[Modeling code records]
==========

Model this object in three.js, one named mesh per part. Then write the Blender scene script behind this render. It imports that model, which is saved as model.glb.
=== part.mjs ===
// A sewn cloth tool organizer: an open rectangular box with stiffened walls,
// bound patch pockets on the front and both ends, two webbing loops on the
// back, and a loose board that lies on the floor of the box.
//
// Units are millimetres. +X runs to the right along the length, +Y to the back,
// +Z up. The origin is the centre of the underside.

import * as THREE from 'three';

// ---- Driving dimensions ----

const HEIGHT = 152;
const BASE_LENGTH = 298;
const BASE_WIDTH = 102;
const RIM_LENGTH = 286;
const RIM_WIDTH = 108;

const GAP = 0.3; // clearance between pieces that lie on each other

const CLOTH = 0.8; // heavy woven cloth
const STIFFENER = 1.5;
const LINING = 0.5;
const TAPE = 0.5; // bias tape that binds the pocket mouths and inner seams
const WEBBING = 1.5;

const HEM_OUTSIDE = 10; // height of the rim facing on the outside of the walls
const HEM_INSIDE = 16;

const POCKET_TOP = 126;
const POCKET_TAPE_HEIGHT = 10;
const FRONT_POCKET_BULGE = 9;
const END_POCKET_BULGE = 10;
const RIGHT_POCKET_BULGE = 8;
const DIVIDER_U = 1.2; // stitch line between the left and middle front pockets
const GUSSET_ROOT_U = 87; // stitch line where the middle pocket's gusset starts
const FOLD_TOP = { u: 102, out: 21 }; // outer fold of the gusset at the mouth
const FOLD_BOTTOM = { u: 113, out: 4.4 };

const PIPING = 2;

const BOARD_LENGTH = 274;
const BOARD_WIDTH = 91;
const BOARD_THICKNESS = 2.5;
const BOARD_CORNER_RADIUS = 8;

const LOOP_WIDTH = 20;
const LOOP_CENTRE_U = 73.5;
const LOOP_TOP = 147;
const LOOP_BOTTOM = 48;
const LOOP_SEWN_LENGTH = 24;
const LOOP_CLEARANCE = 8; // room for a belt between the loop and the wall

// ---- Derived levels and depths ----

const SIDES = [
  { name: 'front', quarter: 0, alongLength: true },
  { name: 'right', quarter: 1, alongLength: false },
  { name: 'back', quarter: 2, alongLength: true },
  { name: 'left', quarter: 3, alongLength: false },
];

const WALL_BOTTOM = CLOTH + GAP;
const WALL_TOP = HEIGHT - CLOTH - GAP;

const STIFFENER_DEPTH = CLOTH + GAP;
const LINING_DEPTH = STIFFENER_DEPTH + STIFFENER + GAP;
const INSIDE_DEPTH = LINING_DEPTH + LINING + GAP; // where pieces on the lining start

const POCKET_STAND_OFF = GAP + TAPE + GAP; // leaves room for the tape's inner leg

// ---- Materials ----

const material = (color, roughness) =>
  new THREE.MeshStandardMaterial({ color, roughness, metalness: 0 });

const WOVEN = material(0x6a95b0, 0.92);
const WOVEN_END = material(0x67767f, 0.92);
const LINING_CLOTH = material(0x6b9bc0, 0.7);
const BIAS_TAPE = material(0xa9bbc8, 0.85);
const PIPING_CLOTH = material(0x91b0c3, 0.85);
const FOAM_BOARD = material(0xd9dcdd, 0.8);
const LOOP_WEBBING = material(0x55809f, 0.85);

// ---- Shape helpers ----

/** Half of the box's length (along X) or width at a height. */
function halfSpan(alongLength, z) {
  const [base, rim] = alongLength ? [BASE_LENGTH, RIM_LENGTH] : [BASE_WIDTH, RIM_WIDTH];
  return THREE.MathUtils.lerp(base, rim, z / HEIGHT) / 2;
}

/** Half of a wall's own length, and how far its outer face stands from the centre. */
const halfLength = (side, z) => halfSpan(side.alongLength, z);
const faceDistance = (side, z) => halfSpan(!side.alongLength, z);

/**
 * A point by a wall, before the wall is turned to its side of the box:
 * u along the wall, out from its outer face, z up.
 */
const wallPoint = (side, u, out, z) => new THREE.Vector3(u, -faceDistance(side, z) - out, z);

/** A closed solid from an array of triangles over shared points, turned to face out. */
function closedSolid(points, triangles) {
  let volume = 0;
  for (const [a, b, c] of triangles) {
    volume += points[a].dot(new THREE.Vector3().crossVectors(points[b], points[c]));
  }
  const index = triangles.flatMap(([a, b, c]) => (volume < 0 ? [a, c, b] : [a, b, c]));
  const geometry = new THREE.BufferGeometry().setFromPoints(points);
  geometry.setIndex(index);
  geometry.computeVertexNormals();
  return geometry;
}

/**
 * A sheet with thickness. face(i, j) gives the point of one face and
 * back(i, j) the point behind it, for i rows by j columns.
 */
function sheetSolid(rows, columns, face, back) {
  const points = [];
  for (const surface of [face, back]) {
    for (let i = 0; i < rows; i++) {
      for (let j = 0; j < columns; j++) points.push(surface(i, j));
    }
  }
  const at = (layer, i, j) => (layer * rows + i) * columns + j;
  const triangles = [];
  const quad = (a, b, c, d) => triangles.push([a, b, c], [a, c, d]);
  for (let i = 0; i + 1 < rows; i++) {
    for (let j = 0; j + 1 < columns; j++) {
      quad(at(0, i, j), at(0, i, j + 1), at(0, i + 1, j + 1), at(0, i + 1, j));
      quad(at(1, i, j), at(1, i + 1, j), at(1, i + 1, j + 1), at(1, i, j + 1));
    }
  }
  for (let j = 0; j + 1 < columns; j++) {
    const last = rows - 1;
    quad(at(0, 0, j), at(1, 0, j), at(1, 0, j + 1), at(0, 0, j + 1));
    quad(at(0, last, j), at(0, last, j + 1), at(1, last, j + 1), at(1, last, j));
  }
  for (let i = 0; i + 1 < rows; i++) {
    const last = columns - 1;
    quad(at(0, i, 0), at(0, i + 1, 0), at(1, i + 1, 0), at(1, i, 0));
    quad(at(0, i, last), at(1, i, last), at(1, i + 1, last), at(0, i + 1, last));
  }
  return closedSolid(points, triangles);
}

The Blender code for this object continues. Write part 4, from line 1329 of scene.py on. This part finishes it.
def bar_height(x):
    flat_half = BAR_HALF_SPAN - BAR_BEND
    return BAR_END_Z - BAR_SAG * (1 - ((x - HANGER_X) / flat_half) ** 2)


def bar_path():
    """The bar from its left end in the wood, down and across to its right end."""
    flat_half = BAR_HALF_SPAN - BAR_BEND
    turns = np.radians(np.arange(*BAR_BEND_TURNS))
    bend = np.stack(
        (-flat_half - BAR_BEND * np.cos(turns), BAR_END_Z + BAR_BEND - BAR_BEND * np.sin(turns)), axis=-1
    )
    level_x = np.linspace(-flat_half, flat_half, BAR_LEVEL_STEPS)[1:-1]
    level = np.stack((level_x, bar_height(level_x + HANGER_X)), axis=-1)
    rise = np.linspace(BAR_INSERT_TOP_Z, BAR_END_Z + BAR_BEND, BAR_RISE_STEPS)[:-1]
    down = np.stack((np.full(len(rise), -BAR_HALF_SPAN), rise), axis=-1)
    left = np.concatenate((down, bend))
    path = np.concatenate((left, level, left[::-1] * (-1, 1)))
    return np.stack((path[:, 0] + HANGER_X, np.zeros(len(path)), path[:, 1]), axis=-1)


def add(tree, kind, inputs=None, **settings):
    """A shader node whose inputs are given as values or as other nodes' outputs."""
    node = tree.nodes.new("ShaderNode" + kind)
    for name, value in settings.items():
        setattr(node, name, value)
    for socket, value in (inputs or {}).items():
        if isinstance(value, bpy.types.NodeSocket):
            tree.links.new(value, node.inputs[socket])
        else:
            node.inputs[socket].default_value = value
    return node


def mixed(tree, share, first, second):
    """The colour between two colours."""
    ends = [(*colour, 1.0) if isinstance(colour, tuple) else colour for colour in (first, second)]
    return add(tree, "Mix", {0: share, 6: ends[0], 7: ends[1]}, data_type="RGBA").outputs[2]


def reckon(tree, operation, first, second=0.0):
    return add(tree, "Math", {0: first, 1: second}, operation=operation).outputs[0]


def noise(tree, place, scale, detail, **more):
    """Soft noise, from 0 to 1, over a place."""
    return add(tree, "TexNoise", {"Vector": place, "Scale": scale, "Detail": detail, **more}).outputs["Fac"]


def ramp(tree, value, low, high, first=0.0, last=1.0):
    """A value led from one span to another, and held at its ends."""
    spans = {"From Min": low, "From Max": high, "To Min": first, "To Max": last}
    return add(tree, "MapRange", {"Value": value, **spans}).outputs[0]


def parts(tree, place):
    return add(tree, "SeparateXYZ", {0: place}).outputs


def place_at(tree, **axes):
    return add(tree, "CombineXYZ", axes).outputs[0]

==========

• **What is needed**: Retype only this portion of the data above: the line containing "The Blender code", the line containing "return node", and all lines between them, exactly.

• **Task solution**:
The Blender code for this object continues. Write part 4, from line 1329 of scene.py on. This part finishes it.
def bar_height(x):
    flat_half = BAR_HALF_SPAN - BAR_BEND
    return BAR_END_Z - BAR_SAG * (1 - ((x - HANGER_X) / flat_half) ** 2)


def bar_path():
    """The bar from its left end in the wood, down and across to its right end."""
    flat_half = BAR_HALF_SPAN - BAR_BEND
    turns = np.radians(np.arange(*BAR_BEND_TURNS))
    bend = np.stack(
        (-flat_half - BAR_BEND * np.cos(turns), BAR_END_Z + BAR_BEND - BAR_BEND * np.sin(turns)), axis=-1
    )
    level_x = np.linspace(-flat_half, flat_half, BAR_LEVEL_STEPS)[1:-1]
    level = np.stack((level_x, bar_height(level_x + HANGER_X)), axis=-1)
    rise = np.linspace(BAR_INSERT_TOP_Z, BAR_END_Z + BAR_BEND, BAR_RISE_STEPS)[:-1]
    down = np.stack((np.full(len(rise), -BAR_HALF_SPAN), rise), axis=-1)
    left = np.concatenate((down, bend))
    path = np.concatenate((left, level, left[::-1] * (-1, 1)))
    return np.stack((path[:, 0] + HANGER_X, np.zeros(len(path)), path[:, 1]), axis=-1)


def add(tree, kind, inputs=None, **settings):
    """A shader node whose inputs are given as values or as other nodes' outputs."""
    node = tree.nodes.new("ShaderNode" + kind)
    for name, value in settings.items():
        setattr(node, name, value)
    for socket, value in (inputs or {}).items():
        if isinstance(value, bpy.types.NodeSocket):
            tree.links.new(value, node.inputs[socket])
        else:
            node.inputs[socket].default_value = value
    return node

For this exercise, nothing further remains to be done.